As John Berger wrote in his famous 1967 essay on the movement, The Moment of Cubism, “For the first time the world, as a totality, ceased to be an abstraction and became realizable.” Just last year, Christopher Nolan’s Oppenheimer included a montage tying J. Robert Oppenheimer’s (Cillian Murphy) radical shift in scientific understanding to broader cultural and political movements. “Lawrence, you embraced the revolution in physics,” he asks of his colleague Ernst Lawrence (Josh Hartnett). “Can’t you see it everywhere else? Picasso, Stravinsky, Freud, Marx?”

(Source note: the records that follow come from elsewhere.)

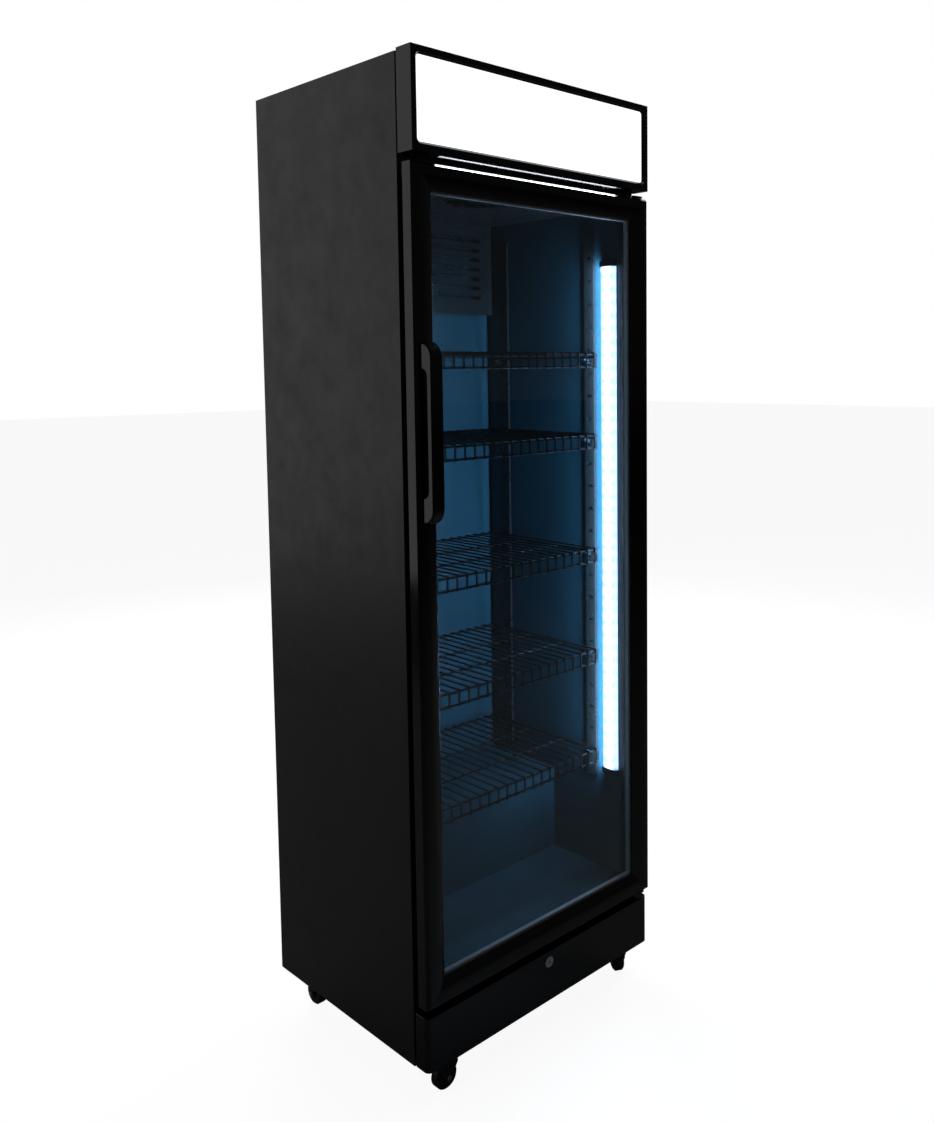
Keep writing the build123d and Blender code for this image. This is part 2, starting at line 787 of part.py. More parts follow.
with BuildPart() as handle_screws:
    for z in screw_heights:
        with BuildSketch(frontal(door_back - screw_sink)):
            with Locations((handle_x, z)):
                Circle(screw_head_radius)
        extrude(amount=screw_head)
        with BuildSketch(frontal(door_back - screw_sink)):
            with Locations((handle_x, z)):
                Circle(screw_radius)
        extrude(amount=screw_length - lip_depth)
handle_screws.part.label = "handle_screws"
export_step(handle_screws.part, "parts/handle_screws.step")

with BuildPart() as hinge_bushes:
    for level, reach in ((door_bottom, bush_length), (door_top, -bush_length)):
        outward = -1 if reach > 0 else 1
        with BuildSketch(Plane.XY.offset(level)):
            with Locations((hinge_x, hinge_y)):
                Circle(bush_radius)
        extrude(amount=reach)
        with BuildSketch(Plane.XY.offset(level)):
            with Locations((hinge_x, hinge_y)):
                Circle(bush_radius + bush_flange_lap)
        extrude(amount=outward * bush_flange)
        with BuildSketch(Plane.XY.offset(level + outward * bush_flange)):
            with Locations((hinge_x, hinge_y)):
                Circle(pin_radius + pin_fit)
        extrude(amount=-outward * (bush_length + bush_flange), mode=Mode.SUBTRACT)
hinge_bushes.part.label = "hinge_bushes"
export_step(hinge_bushes.part, "parts/hinge_bushes.step")

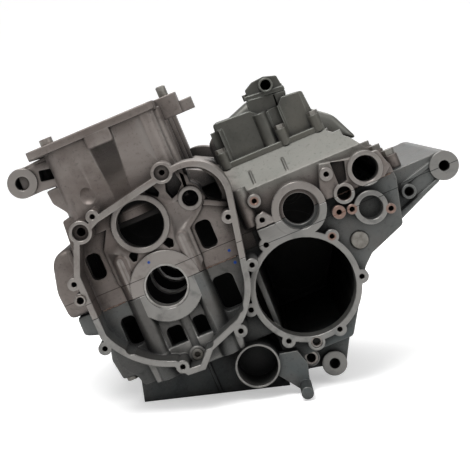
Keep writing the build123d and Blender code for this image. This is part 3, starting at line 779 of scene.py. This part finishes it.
@dataclass(frozen=True)
class Machining:
    """Where a casting was machined after casting, and where shade is painted in its rooms, in case
    coordinates and millimetres.
    """

    side_faces: Tuple[float, ...] = (-190.0, -166.0, -160.0, -165.0, -150.0, -130.0, 110.0, 150.0, 190.0)
    bores: Tuple[Tuple[float, float, float], ...] = (
        (0.0, 0.0, 22.5), (0.5, 66.7, 23.4), (55.7, 71.2, 8.0), (55.7, 71.2, 6.3),
        (126.6, -55.4, 50.0), (149.8, 19.2, 15.7), (149.8, 19.2, 20.0), (224.7, 31.4, 13.0),
        (215.8, -6.5, 12.0), (52.1, -109.8, 20.5),
    )
    threads: Tuple[Pair, ...] = (
        (-35.9, 92.5), (-78.5, 38.9), (-76.3, -30.4), (-13.6, -76.2), (52.2, -65.2), (87.1, -9.7),
        (83.9, 42.0), (41.6, 105.4), (106.2, -1.1), (169.6, -18.2), (181.9, -66.8), (141.7, -107.9),
        (90.1, -99.4), (67.3, -55.6), (112.1, 43.7), (112.1, 23.3), (187.3, 40.8), (185.0, 1.2))
    thread_radius: float = 2.6
    rooms: Tuple[Tuple[Spot, Spot], ...] = (
        ((-66.0, -141.6, -78.0), (62.0, 141.6, 83.0)), ((90.0, -141.6, -112.0), (198.0, 103.6, 54.0)),
        ((90.0, -120.0, 54.0), (198.0, 103.6, 73.4)), ((-50.0, -138.0, 83.0), (44.0, 138.0, 150.0)),
        ((198.0, -141.6, -40.0), (240.0, 103.6, 50.0)))
    bolt_holes: Tuple[Tuple[Pair, float], ...] = (
        ((-93.2, 147.6), 7.0), ((301.9, 0.1), 5.3), ((123.7, -146.3), 5.3), ((259.0, -9.7), 4.7))
    hole_mouth: float = 152.0
    copper: Tuple[Tuple[Pair, float], ...] = (
        ((185.0, 1.2), 6.6), ((197.9, -1.0), 5.0), ((233.6, -15.0), 5.0), ((112.1, 43.7), 4.4),
        ((169.6, -18.2), 4.2), ((196.6, 16.6), 7.0))
    paint_dots: Tuple[Pair, ...] = ((70.4, 7.9), (71.2, -5.4), (-6.7, 28.5))
    dot_radius: float = 1.5

    def mask(self, graph: Graph) -> Field:
        """Share of machined metal.

        Args:
            graph: The material's graph.

        Returns:
            1 on machined faces and bores, 0 on cast skin.
        """
        u, y, w = graph.case_axes()
        rough_block = w.ramp(98.0, 102.0) * u.ramp(-72.0, -68.0)
        across = abs(graph.facing((0.0, 1.0, 0.0))).ramp(0.93, 0.985)
        upward = graph.facing(tuple(place(0, 0, 1 / MM))).ramp(0.9, 0.98)
        total = graph.near_plane(w, DECK_HEIGHT) * upward
        faces: Union[Field, float] = 0.0
        for face in self.side_faces:
            faces = graph.near_plane(y, face).at_least(faces)
        total = total.at_least(faces * across * (1.0 - rough_block))
        for u_at, w_at, radius in self.bores:
            total = total.at_least(graph.near_plane(graph.round_about((u_at, w_at)), radius, 0.45))
        return total

    def room_shade_mask(self, graph: Graph) -> Field:
        """1 on the walls of the crank room, the gearbox room and the bolt holes of the lugs, where shade
        is painted.
        """
        u, y, w = graph.case_axes()
        total: Union[Field, float] = 0.0
        for low, high in self.rooms:
            inside: Union[Field, float] = 1.0
            for value, start, end in zip((u, y, w), low, high):
                inside = value.ramp(start - 0.4, start + 0.4) * value.ramp(end + 0.4, end - 0.4) * inside
            total = inside.at_least(total)
        for spot, radius in self.bolt_holes:
            hole = graph.round_about(spot).ramp(radius + 0.5, radius + 0.2)
            total = (hole * abs(y).ramp(self.hole_mouth, self.hole_mouth - 10.0)).at_least(total)
        return total

    def near_threads(self, graph: Graph) -> Field:
        """1 inside the threaded holes of the near side, and 0 elsewhere."""
        total: Union[Field, float] = 0.0
        for spot in self.threads:
            hole = graph.round_about(spot).ramp(self.thread_radius + 0.4, self.thread_radius + 0.1)
            total = hole.at_least(total)
        _, y, _ = graph.case_axes()
        return total * y.ramp(-120.0, -125.0)

    def on_spots(self, graph: Graph, spots: Sequence[Tuple[Pair, float]], ragged: Field) -> Field:
        """Share of a stain about some spots of the near side.

        Args:
            graph: The material's graph.
            spots: Places (u, w) and radii.
            ragged: What breaks the edge up, around one half.

        Returns:
            1 inside, 0 outside.
        """
        total: Union[Field, float] = 0.0
        for spot, radius in spots:
            distance = graph.round_about(spot) + (ragged - 0.5) * (radius * 0.6)
            total = distance.ramp(radius + 0.5, radius - 0.5).at_least(total)
        _, y, _ = graph.case_axes()
        return total * y.ramp(-128.0, -140.0)


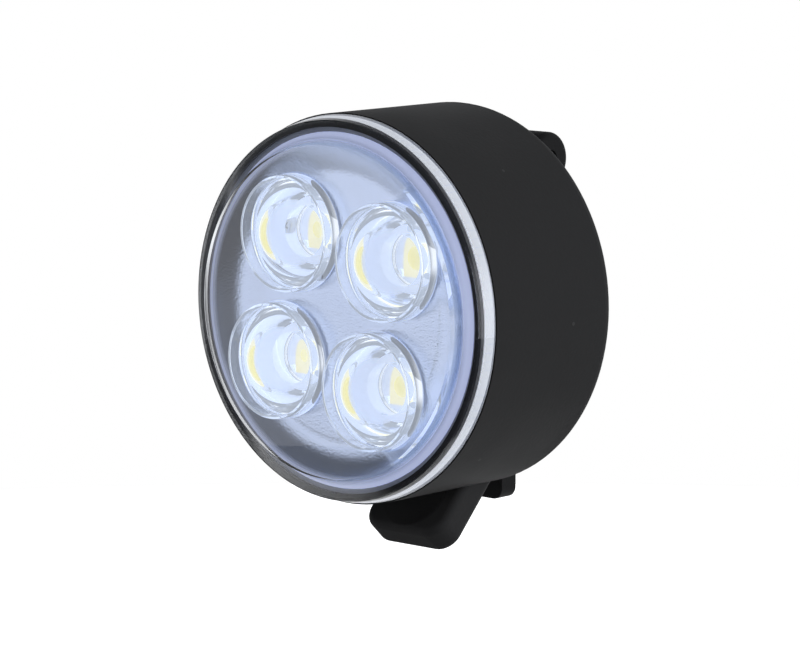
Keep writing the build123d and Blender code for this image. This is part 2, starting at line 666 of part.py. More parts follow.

“I took a long time choosing what Picasso we were going to use,”Zaillian remarked of the ending. “I knew that I wanted a cubist painting and that cubism is all about deconstructing usually a human figure into parts so that we can somehow see them more clearly.” The show’s final moments find Ripley contemplating that painting, a sharp departure from the Christian morality of Renaissance art. As the 1960s dawn, perhaps the times have finally caught up to Tom Ripley.

Comments

Jack Philipson

Ripley's a very odd and alienating yet intruiging character. Literature has plenty of villains who ingratiate themselves into the confidence of those whose lives they covet (Iago in Othello, Uriah Heep in David Copperfield, and my personal favourite Steerpike in Gormenghast) but the duality of how he can both be impetuous and passionate in his violence yet also detached and systematic as he protects himself from the consequences makes him stand slightly apart from the others.

Darren Mooney

Yep. It's easy to understand why Ripley endures and is so compelling. Indeed, it's interesting that all of the screen versions - Hopkins, Damon, Malkovich, Scott - are fundamentally different, even if they're all adapted from Highsmith's source novels.